◆ **JOB**:
Please give back word for word the lines below, from the first one through the one with "BRACE_HEAD_FLAT = 33.0".

◆ **STORED DATA**:

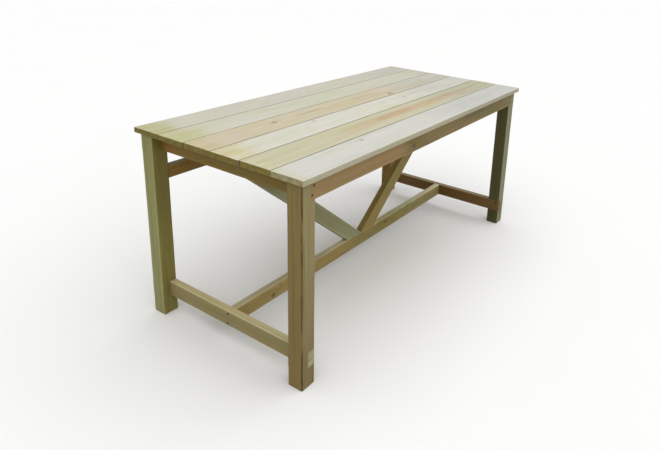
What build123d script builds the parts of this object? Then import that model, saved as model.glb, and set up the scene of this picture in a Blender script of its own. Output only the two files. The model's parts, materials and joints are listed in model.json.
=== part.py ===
from build123d import *
import math
import os

os.makedirs("parts", exist_ok=True)

# Millimetres. X along the table, Y across it, Z up, origin on the floor under the middle of the top.
LENGTH = 1650.0
WIDTH = 800.0
HEIGHT = 750.0

# Top boards
BOARDS = 6
BOARD_THICK = 20.0
BOARD_GAP = 2.2
BOARD_WIDE = (WIDTH - (BOARDS - 1) * BOARD_GAP) / BOARDS
LEFT_SET_BACK = (1.0, 0.0, 2.0, 0.5, 2.5, 1.0)
RIGHT_SET_BACK = (0.5, 2.0, 0.0, 1.5, 0.0, 1.0)

# Legs
LEG = 60.0
LEG_OUT_X = LENGTH / 2 - 15.0
LEG_OUT_Y = WIDTH / 2 - 18.0
LEG_IN_X = LEG_OUT_X - LEG
LEG_IN_Y = LEG_OUT_Y - LEG
TOP_UNDER = HEIGHT - BOARD_THICK
FOOT_CHAMFER = 3.0

# Aprons under the top
APRON_THICK = 20.0
APRON_DEEP = 66.0
APRON_LOW = TOP_UNDER - APRON_DEEP

# Low stretchers
STRETCHER_THICK = 30.0
STRETCHER_LOW = 74.0
STRETCHER_TOP = 132.0

# Sloping braces
BRACE_THICK = 30.0
BRACE_CONTACT = 3.0
BRACE_FOOT = 97.0
BRACE_HEAD_FLAT = 33.0

# Rail between the two back legs
BACK_RAIL_THICK = 30.0
BACK_RAIL_LOW = 550.0
BACK_RAIL_TOP = 598.0
BACK_RAIL_IN = LEG_IN_Y + 4.0

# Battens and cleats under the boards
BATTEN_WIDE = 44.0
BATTEN_DEEP = 28.0
BATTEN_SPACING = 375.0
CLEAT = 28.0

# Fasteners
SCREW_SINK = 0.8
SCREW_HEAD = 2.0
SMALL_SCREW = 4.0
BIG_SCREW = 5.0
DOWEL = 10.0
DOWEL_LONG = 50.0

ROUND = 2.0
SMALL_ROUND = 1.0
SIDES = (-1, 1)


def block(x0, x1, y0, y1, z0, z1):
    """A box between two corners, given in any order along each axis."""
    size = (abs(x1 - x0), abs(y1 - y0), abs(z1 - z0))
    middle = ((x0 + x1) / 2, (y0 + y1) / 2, (z0 + z1) / 2)
    return Pos(*middle) * Box(*size)


def eased(piece, axis, radius):
    """The piece with its edges along one axis rounded."""
    return fillet(piece.edges().filter_by(axis), radius)


def screw_profile(length, dia, entry):
    """A countersunk screw pointing down from z = 0; entry adds the head's hole above it."""
    shank = dia / 2
    head = shank * SCREW_HEAD
    cone = head - shank
    points = [
        (0, entry),
        (head, entry),
        (head, -0.5),
        (shank, -0.5 - cone),
        (shank, -length + dia),
        (0, -length),
    ]
    return revolve(Plane.XZ * make_face(Polyline(*points, close=True)), Axis.Z)


def placed(shape, spot, outward):
    """The shape with its own +Z turned to the outward direction, at a spot."""
    return Plane(origin=spot, z_dir=outward) * shape


def screw(spot, outward, length, dia):
    """A screw driven in at a spot on a face, its head a little below the surface."""
    inside = tuple(s - SCREW_SINK * o for s, o in zip(spot, outward))
    socket = Pos(0, 0, -dia * 0.25) * extrude(RegularPolygon(dia * 0.55, 6), dia * 0.25)
    return placed(screw_profile(length, dia, 0) - socket, inside, outward)


def screw_hole(spot, outward, length, dia):
    """The hole that a screw of the same size fits."""
    inside = tuple(s - SCREW_SINK * o for s, o in zip(spot, outward))
    return placed(screw_profile(length, dia, SCREW_SINK), inside, outward)


def drilled(piece, holes):
    """The piece without the holes that reach into it."""
    box = piece.bounding_box()
    for hole in holes:
        other = hole.bounding_box()
        apart_x = other.min.X > box.max.X or box.min.X > other.max.X
        apart_y = other.min.Y > box.max.Y or box.min.Y > other.max.Y
        apart_z = other.min.Z > box.max.Z or box.min.Z > other.max.Z
        if not (apart_x or apart_y or apart_z):
            piece = piece - hole
    return piece


def save(shape, node):
    """Writes one node's file."""
    shape.label = node
    export_step(shape, f"parts/{node}.step")


# ---- where the fasteners go: (spot on the face, outward direction, length, diameter)

apron_screws = []
end_apron_screws = []
end_stretcher_screws = []
centre_stretcher_screws = []
brace_foot_screws = []
brace_head_screws = []
cleat_side_screws = []
cleat_screws = []
batten_screws = []

BOARD_MIDDLES = [WIDTH / 2 - BOARD_WIDE / 2 - i * (BOARD_WIDE + BOARD_GAP) for i in range(BOARDS)]
APRON_IN_X = LEG_IN_X
APRON_OUT_X = LEG_IN_X + APRON_THICK
APRON_IN_Y = LEG_OUT_Y - APRON_THICK
CLEAT_IN = LEG_IN_X - CLEAT
CLEAT_MIDDLE = LEG_IN_X - CLEAT / 2
BATTENS = {"left": -BATTEN_SPACING, "middle": 0.0, "right": BATTEN_SPACING}

for sx in SIDES:
    for inset, below_top in ((14, 19), (6, 49)):
        for sy in SIDES:
            spot = (sx * (APRON_OUT_X - inset), sy * LEG_OUT_Y, TOP_UNDER - below_top)
            apron_screws.append((spot, (0, sy, 0), 45, SMALL_SCREW))
    for along, below_top in ((13, 34), (27, 59)):
        for sy in SIDES:
            spot = (sx * APRON_IN_X, sy * (LEG_IN_Y + along), TOP_UNDER - below_top)
            end_apron_screws.append((spot, (-sx, 0, 0), 40, SMALL_SCREW))
    for along, up in ((18, 16), (42, 42)):
        for sy in SIDES:
            spot = (sx * LEG_IN_X, sy * (LEG_IN_Y + along), STRETCHER_LOW + up)
            end_stretcher_screws.append((spot, (-sx, 0, 0), 50, BIG_SCREW))
    for across, up in ((-3, 47), (0, 9)):
        spot = (sx * (LEG_IN_X + STRETCHER_THICK), across, STRETCHER_LOW + up)
        centre_stretcher_screws.append((spot, (sx, 0, 0), 80, BIG_SCREW))
    spot = (sx * BRACE_FOOT * 0.57, 0, STRETCHER_LOW)
    brace_foot_screws.append((spot, (0, 0, -1), 90, BIG_SCREW))
    spot = (sx * (LEG_IN_X - 50), 0, TOP_UNDER - 30)
    brace_head_screws.append((spot, (-sx, 0, 0), 65, SMALL_SCREW))
    for sy in SIDES:
        for along in (130, 265):
            spot = (sx * CLEAT_IN, sy * along, TOP_UNDER - CLEAT / 2)
            cleat_side_screws.append((spot, (-sx, 0, 0), 42, SMALL_SCREW))
    for y in BOARD_MIDDLES:
        spot = (sx * CLEAT_MIDDLE, y, TOP_UNDER - CLEAT)
        cleat_screws.append((spot, (0, 0, -1), 40, SMALL_SCREW))
for x in BATTENS.values():
    for y in BOARD_MIDDLES:
        batten_screws.append(((x, y, TOP_UNDER - BATTEN_DEEP), (0, 0, -1), 40, SMALL_SCREW))

SCREW_GROUPS = {
    "apron_screws": apron_screws,
    "end_apron_screws": end_apron_screws,
    "end_stretcher_screws": end_stretcher_screws,
    "centre_stretcher_screws": centre_stretcher_screws,
    "brace_foot_screws": brace_foot_screws,
    "brace_head_screws": brace_head_screws,
    "cleat_side_screws": cleat_side_screws,
    "cleat_screws": cleat_screws,
    "batten_screws": batten_screws,
}

dowels = []
for sx in SIDES:
    for up in (12, 36):
        spot = (sx * LEG_IN_X, BACK_RAIL_IN + BACK_RAIL_THICK / 2, BACK_RAIL_LOW + up)
        dowels.append(Pos(*spot) * Rot(0, 90, 0) * Cylinder(DOWEL / 2, DOWEL_LONG))

HOLES = [screw_hole(*one) for group in SCREW_GROUPS.values() for one in group] + dowels


# ---- top boards, board 1 at the back

for i, y in enumerate(BOARD_MIDDLES):
    left = -LENGTH / 2 + LEFT_SET_BACK[i]
    right = LENGTH / 2 - RIGHT_SET_BACK[i]
    board = block(left, right, y - BOARD_WIDE / 2, y + BOARD_WIDE / 2, TOP_UNDER, HEIGHT)
    board = fillet(board.edges(), ROUND)
    save(drilled(board, HOLES), f"top_board_{i + 1}")


# ---- legs, with one housing for the two aprons and one for the end stretcher

for side_x, sx in (("left", -1), ("right", 1)):
    for side_y, sy in (("front", -1), ("back", 1)):
        leg = block(sx * LEG_IN_X, sx * LEG_OUT_X, sy * LEG_IN_Y, sy * LEG_OUT_Y, 0, TOP_UNDER)
        leg = chamfer(leg.faces().sort_by(Axis.Z)[0].edges(), FOOT_CHAMFER)
        leg = eased(leg, Axis.Z, ROUND)
        wide = (sy * (LEG_IN_Y - 1), sy * (LEG_OUT_Y + 1))
        leg -= block(sx * (LEG_IN_X - 1), sx * APRON_OUT_X, *wide, APRON_LOW, TOP_UNDER + 1)
        housed = LEG_IN_X + STRETCHER_THICK
        leg -= block(sx * (LEG_IN_X - 1), sx * housed, *wide, STRETCHER_LOW, STRETCHER_TOP)
        save(drilled(leg, HOLES), f"leg_{side_y}_{side_x}")


# ---- aprons

for side, sy in (("front", -1), ("back", 1)):
    reach = (-APRON_OUT_X, APRON_OUT_X)
    apron = block(*reach, sy * APRON_IN_Y, sy * LEG_OUT_Y, APRON_LOW, TOP_UNDER)
    save(drilled(eased(apron, Axis.X, SMALL_ROUND), HOLES), f"{side}_apron")

for side, sx in (("left", -1), ("right", 1)):
    reach = (-APRON_IN_Y, APRON_IN_Y)
    apron = block(sx * APRON_IN_X, sx * APRON_OUT_X, *reach, APRON_LOW, TOP_UNDER)
    save(drilled(eased(apron, Axis.Y, SMALL_ROUND), HOLES), f"end_apron_{side}")


# ---- low stretchers

for side, sx in (("left", -1), ("right", 1)):
    across = (sx * LEG_IN_X, sx * (LEG_IN_X + STRETCHER_THICK))
    rail = block(*across, -LEG_OUT_Y, LEG_OUT_Y, STRETCHER_LOW, STRETCHER_TOP)
    save(drilled(eased(rail, Axis.Y, ROUND), HOLES), f"end_stretcher_{side}")

half = STRETCHER_THICK / 2
rail = block(-LEG_IN_X, LEG_IN_X, -half, half, STRETCHER_LOW, STRETCHER_TOP)
save(drilled(eased(rail, Axis.X, ROUND), HOLES), "centre_stretcher")


# ---- sloping braces: flat on the stretcher, plumb against the end apron, flat under the boards

upper_start = (0, STRETCHER_TOP + BRACE_CONTACT)
upper_end = (LEG_IN_X - BRACE_HEAD_FLAT, TOP_UNDER)
rise = (upper_end[1] - upper_start[1]) / (upper_end[0] - upper_start[0])
lower_end = (LEG_IN_X, STRETCHER_TOP + rise * (LEG_IN_X - BRACE_FOOT))
counterbore = LEG_IN_X - 50

for side, sx in (("left", -1), ("right", 1)):
    outline = [
        (0, STRETCHER_TOP),
        upper_start,
        upper_end,
        (LEG_IN_X, TOP_UNDER),
        lower_end,
        (BRACE_FOOT, STRETCHER_TOP),
    ]
    outline = [(sx * x, z) for x, z in outline]
    face = make_face(Polyline(*outline, close=True))
    brace = extrude(Plane.XZ * face, BRACE_THICK / 2, both=True)
    slope = Axis((0, 0, 0), (sx, 0, rise))
    brace = fillet(brace.edges().filter_by(slope), SMALL_ROUND)
    pocket = Pos(sx * (counterbore - 20), 0, TOP_UNDER - 30) * Rot(0, 90, 0)
    brace -= pocket * Cylinder(SMALL_SCREW * SCREW_HEAD / 2, 40)
    save(drilled(brace, HOLES), f"brace_{side}")


# ---- rail between the two back legs

rail = block(
    -LEG_IN_X,
    LEG_IN_X,
    BACK_RAIL_IN,
    BACK_RAIL_IN + BACK_RAIL_THICK,
    BACK_RAIL_LOW,
    BACK_RAIL_TOP,
)
save(drilled(eased(rail, Axis.X, ROUND), HOLES), "back_rail")


# ---- battens and cleats under the boards

for side, x in BATTENS.items():
    across = (x - BATTEN_WIDE / 2, x + BATTEN_WIDE / 2)
    batten = block(*across, -APRON_IN_Y, APRON_IN_Y, TOP_UNDER - BATTEN_DEEP, TOP_UNDER)
    save(drilled(eased(batten, Axis.Y, SMALL_ROUND), HOLES), f"cross_batten_{side}")

for side_x, sx in (("left", -1), ("right", 1)):
    for side_y, sy in (("front", -1), ("back", 1)):
        reach = (sy * BRACE_THICK / 2, sy * APRON_IN_Y)
        cleat = block(sx * CLEAT_IN, sx * LEG_IN_X, *reach, TOP_UNDER - CLEAT, TOP_UNDER)
        cleat = eased(cleat, Axis.Y, SMALL_ROUND)
        save(drilled(cleat, HOLES), f"cleat_{side_y}_{side_x}")


# ---- fasteners, each group in one file as separate solids

for node, group in SCREW_GROUPS.items():
    save(Compound(children=[screw(*one) for one in group]), node)

save(Compound(children=dowels), "back_rail_dowels")
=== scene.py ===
import json
import math

import bmesh
import bpy
from mathutils import Matrix, Vector, noise

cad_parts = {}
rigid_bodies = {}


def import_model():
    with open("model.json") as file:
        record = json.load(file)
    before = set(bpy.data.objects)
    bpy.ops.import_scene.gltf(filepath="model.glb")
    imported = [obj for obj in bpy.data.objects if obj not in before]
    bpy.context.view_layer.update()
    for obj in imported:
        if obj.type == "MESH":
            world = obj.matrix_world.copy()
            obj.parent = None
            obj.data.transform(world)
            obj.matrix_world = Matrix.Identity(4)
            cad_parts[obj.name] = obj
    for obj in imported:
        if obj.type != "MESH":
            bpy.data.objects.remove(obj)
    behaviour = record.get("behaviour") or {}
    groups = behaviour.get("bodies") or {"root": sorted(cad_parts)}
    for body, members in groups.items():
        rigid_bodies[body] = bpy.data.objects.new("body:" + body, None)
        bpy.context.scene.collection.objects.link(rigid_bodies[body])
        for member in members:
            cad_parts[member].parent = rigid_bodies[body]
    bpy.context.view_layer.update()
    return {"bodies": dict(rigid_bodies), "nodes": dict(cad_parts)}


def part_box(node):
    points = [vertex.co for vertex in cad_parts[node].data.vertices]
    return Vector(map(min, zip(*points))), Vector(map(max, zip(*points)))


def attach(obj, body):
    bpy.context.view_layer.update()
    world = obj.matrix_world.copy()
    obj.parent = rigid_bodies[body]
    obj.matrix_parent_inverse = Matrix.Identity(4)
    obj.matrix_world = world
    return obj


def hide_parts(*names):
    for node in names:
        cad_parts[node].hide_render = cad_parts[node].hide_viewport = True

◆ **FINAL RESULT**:
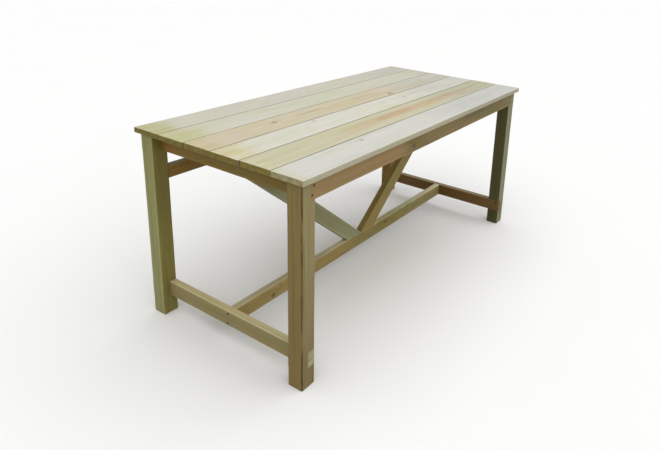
What build123d script builds the parts of this object? Then import that model, saved as model.glb, and set up the scene of this picture in a Blender script of its own. Output only the two files. The model's parts, materials and joints are listed in model.json.
=== part.py ===
from build123d import *
import math
import os

os.makedirs("parts", exist_ok=True)

# Millimetres. X along the table, Y across it, Z up, origin on the floor under the middle of the top.
LENGTH = 1650.0
WIDTH = 800.0
HEIGHT = 750.0

# Top boards
BOARDS = 6
BOARD_THICK = 20.0
BOARD_GAP = 2.2
BOARD_WIDE = (WIDTH - (BOARDS - 1) * BOARD_GAP) / BOARDS
LEFT_SET_BACK = (1.0, 0.0, 2.0, 0.5, 2.5, 1.0)
RIGHT_SET_BACK = (0.5, 2.0, 0.0, 1.5, 0.0, 1.0)

# Legs
LEG = 60.0
LEG_OUT_X = LENGTH / 2 - 15.0
LEG_OUT_Y = WIDTH / 2 - 18.0
LEG_IN_X = LEG_OUT_X - LEG
LEG_IN_Y = LEG_OUT_Y - LEG
TOP_UNDER = HEIGHT - BOARD_THICK
FOOT_CHAMFER = 3.0

# Aprons under the top
APRON_THICK = 20.0
APRON_DEEP = 66.0
APRON_LOW = TOP_UNDER - APRON_DEEP

# Low stretchers
STRETCHER_THICK = 30.0
STRETCHER_LOW = 74.0
STRETCHER_TOP = 132.0

# Sloping braces
BRACE_THICK = 30.0
BRACE_CONTACT = 3.0
BRACE_FOOT = 97.0
BRACE_HEAD_FLAT = 33.0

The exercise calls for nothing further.